§ **Job**
Copy out each line in the material below that has the word "picks".

§ **Material to process**
..........

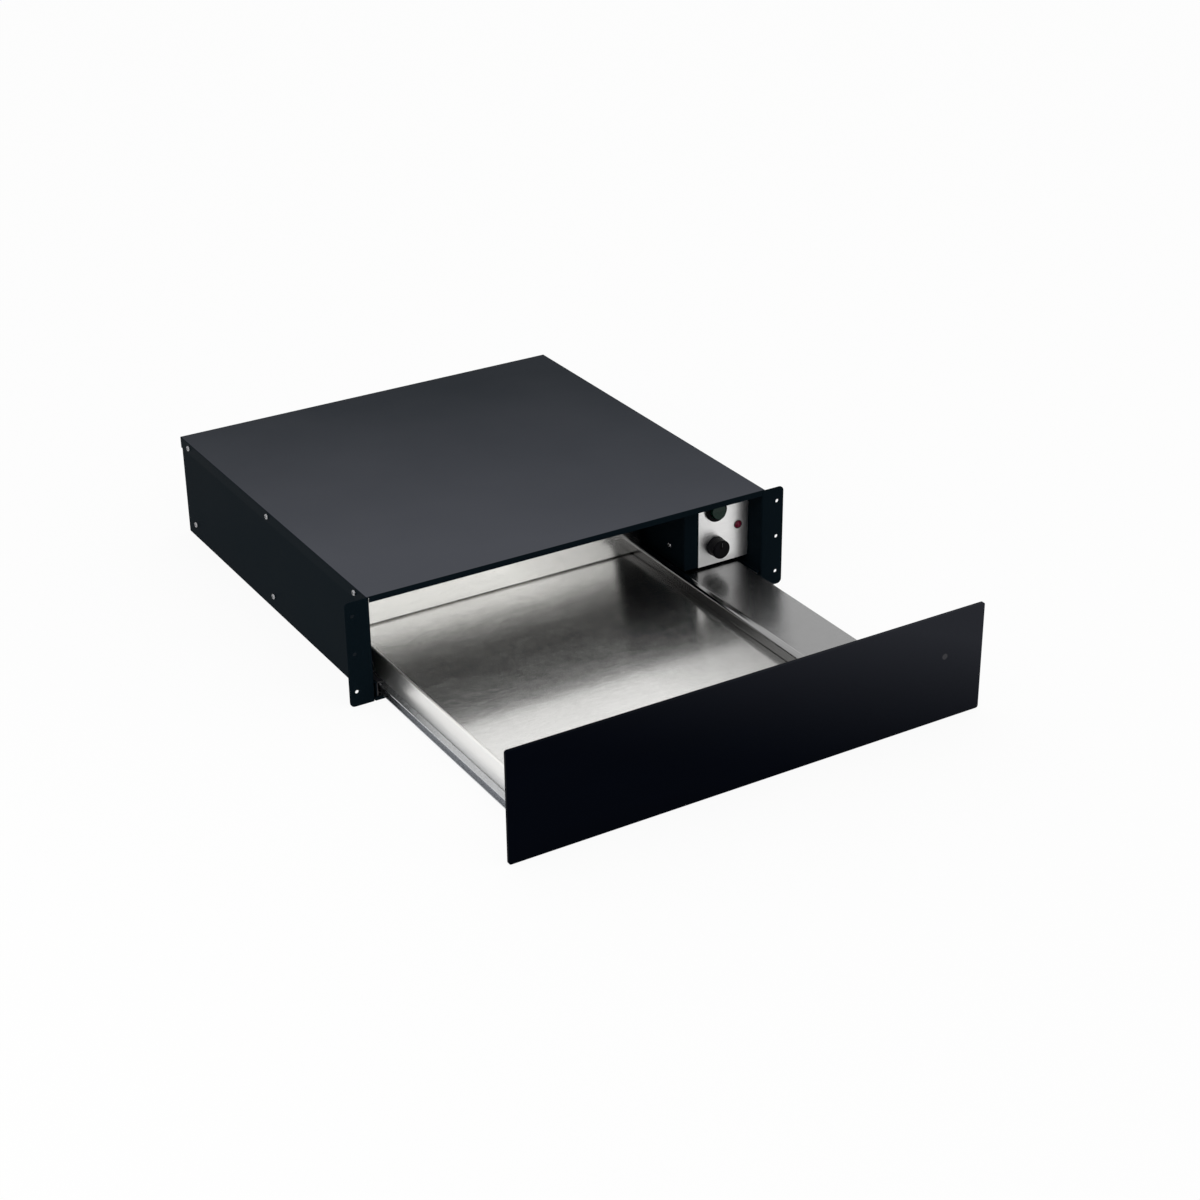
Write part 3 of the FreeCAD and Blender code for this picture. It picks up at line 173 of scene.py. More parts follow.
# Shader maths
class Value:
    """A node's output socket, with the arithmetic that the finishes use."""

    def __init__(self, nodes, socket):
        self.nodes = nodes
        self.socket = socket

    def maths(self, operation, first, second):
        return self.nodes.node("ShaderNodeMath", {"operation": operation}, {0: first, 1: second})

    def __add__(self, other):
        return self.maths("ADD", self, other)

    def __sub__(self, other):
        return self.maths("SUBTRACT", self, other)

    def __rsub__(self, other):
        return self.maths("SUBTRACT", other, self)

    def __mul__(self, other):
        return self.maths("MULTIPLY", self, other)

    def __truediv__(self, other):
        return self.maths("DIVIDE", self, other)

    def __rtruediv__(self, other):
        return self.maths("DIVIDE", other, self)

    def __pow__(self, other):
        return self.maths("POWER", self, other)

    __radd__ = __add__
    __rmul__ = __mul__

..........

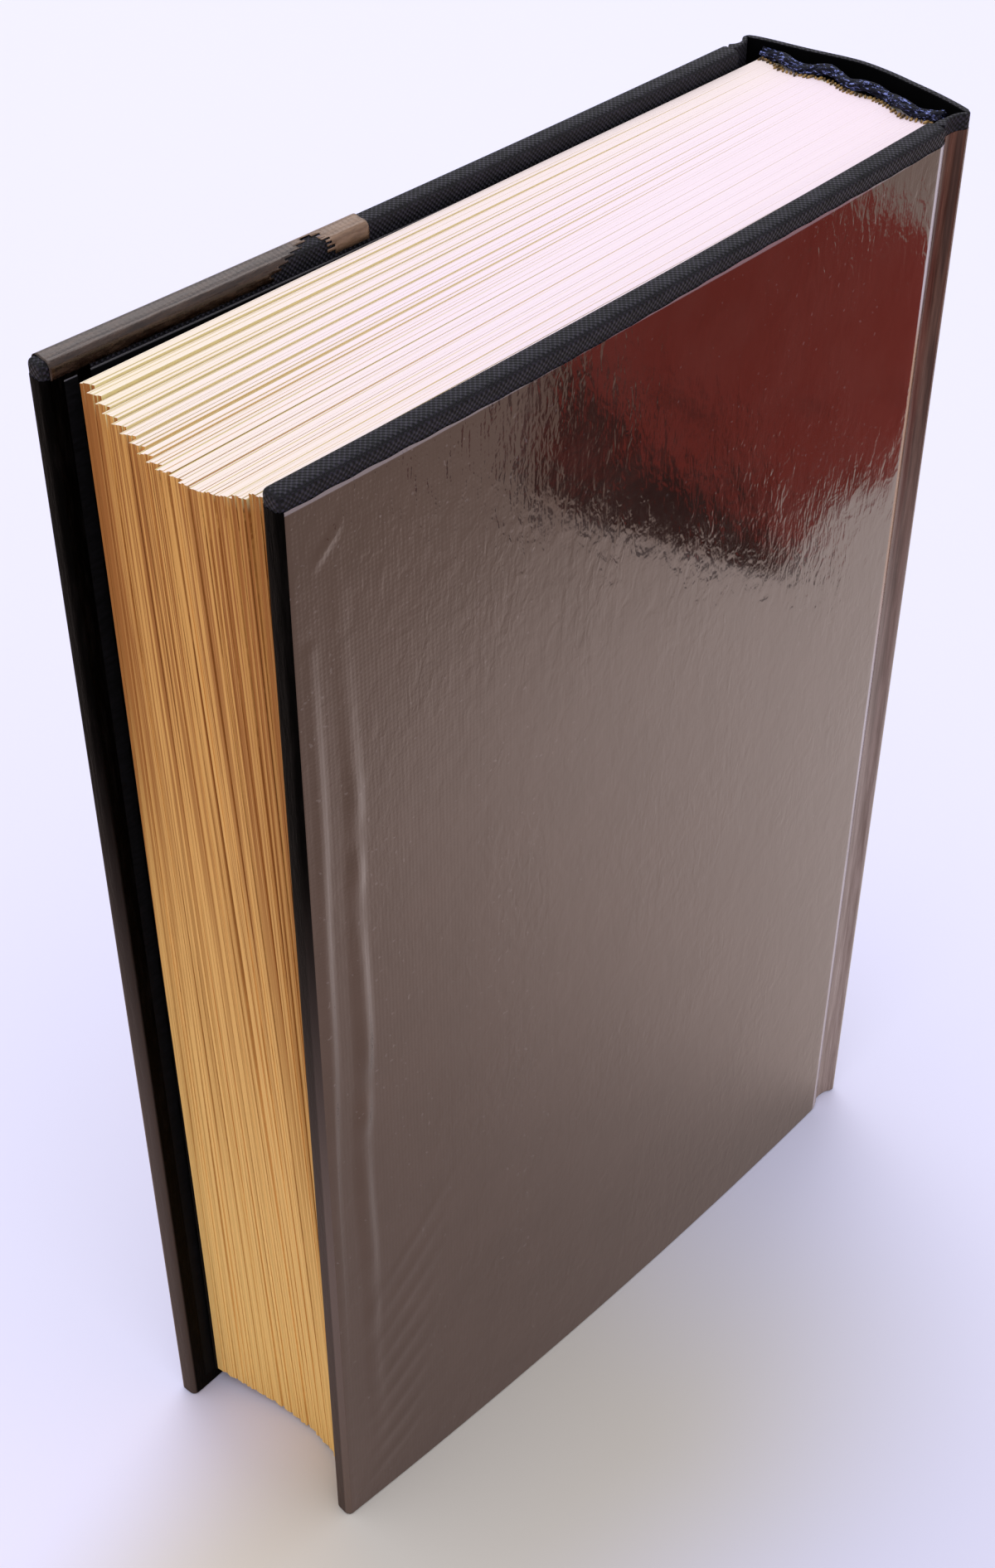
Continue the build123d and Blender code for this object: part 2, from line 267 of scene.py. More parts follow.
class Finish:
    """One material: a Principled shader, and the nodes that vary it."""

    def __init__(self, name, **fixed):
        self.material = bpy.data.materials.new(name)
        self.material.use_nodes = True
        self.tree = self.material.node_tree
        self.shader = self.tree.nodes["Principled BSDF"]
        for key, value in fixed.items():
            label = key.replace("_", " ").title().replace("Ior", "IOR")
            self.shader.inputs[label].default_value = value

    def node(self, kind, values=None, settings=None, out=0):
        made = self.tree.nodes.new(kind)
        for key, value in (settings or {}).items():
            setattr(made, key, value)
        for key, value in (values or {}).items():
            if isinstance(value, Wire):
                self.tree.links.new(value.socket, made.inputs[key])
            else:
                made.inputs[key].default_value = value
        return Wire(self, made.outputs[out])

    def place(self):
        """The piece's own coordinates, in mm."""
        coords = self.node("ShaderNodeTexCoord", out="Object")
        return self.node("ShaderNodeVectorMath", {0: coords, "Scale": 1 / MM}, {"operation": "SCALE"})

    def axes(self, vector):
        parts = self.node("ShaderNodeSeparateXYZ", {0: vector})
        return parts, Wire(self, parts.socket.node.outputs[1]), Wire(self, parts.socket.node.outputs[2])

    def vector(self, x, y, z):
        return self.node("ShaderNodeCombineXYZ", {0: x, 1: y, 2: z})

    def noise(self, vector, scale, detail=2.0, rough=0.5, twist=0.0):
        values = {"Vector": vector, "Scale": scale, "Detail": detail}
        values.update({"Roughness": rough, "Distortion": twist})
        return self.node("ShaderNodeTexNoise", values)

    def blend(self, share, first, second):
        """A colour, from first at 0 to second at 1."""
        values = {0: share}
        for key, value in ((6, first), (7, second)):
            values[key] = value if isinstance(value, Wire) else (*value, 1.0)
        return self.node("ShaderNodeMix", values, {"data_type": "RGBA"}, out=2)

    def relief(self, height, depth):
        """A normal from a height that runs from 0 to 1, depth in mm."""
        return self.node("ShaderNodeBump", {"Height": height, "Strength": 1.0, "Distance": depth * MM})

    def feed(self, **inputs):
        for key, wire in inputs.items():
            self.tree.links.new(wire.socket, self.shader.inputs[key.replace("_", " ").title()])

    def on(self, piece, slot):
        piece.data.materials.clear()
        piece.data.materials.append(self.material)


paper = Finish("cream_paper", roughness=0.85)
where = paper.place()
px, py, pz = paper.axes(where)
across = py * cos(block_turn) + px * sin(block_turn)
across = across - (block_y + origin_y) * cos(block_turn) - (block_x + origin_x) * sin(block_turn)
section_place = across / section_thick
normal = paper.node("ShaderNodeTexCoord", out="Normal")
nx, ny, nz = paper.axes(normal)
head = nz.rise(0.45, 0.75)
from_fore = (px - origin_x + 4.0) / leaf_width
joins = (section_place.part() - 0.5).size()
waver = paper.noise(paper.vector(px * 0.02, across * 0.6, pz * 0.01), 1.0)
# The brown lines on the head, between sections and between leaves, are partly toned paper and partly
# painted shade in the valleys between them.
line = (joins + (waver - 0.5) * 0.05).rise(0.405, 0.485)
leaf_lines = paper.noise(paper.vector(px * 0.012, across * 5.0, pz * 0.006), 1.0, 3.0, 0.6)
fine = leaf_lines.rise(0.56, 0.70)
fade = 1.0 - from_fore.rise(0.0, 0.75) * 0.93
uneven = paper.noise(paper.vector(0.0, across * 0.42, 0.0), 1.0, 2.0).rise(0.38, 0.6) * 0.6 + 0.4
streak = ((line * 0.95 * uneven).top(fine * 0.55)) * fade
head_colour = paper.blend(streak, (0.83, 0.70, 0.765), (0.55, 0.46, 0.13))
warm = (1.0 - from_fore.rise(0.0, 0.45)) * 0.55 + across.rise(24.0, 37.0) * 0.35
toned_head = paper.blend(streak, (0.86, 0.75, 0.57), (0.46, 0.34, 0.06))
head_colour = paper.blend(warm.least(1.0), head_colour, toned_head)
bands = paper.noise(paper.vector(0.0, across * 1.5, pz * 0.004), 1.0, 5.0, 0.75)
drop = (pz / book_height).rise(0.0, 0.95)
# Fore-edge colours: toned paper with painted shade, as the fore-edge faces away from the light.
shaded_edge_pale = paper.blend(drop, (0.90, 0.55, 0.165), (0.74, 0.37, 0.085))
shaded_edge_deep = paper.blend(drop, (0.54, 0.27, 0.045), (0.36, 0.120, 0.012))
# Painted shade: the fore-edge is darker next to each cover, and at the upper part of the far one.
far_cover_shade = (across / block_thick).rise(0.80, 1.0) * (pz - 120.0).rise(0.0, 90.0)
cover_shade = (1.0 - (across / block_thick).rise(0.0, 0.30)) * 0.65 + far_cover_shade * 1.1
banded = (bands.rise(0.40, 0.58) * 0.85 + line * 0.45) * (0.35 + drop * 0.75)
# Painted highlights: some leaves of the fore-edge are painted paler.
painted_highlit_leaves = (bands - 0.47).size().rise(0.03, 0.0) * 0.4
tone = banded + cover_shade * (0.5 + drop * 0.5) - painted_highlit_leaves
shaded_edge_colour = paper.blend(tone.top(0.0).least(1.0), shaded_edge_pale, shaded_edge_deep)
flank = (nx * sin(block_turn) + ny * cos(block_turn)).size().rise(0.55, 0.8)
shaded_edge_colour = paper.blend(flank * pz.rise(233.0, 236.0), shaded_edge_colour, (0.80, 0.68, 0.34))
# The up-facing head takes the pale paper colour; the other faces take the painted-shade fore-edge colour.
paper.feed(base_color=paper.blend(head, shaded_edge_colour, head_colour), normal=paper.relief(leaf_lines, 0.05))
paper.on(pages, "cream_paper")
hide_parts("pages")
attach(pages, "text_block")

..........

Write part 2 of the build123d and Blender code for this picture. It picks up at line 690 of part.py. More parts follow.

..........

§ **Output for this task**
Write part 3 of the FreeCAD and Blender code for this picture. It picks up at line 173 of scene.py. More parts follow.
Write part 2 of the build123d and Blender code for this picture. It picks up at line 690 of part.py. More parts follow.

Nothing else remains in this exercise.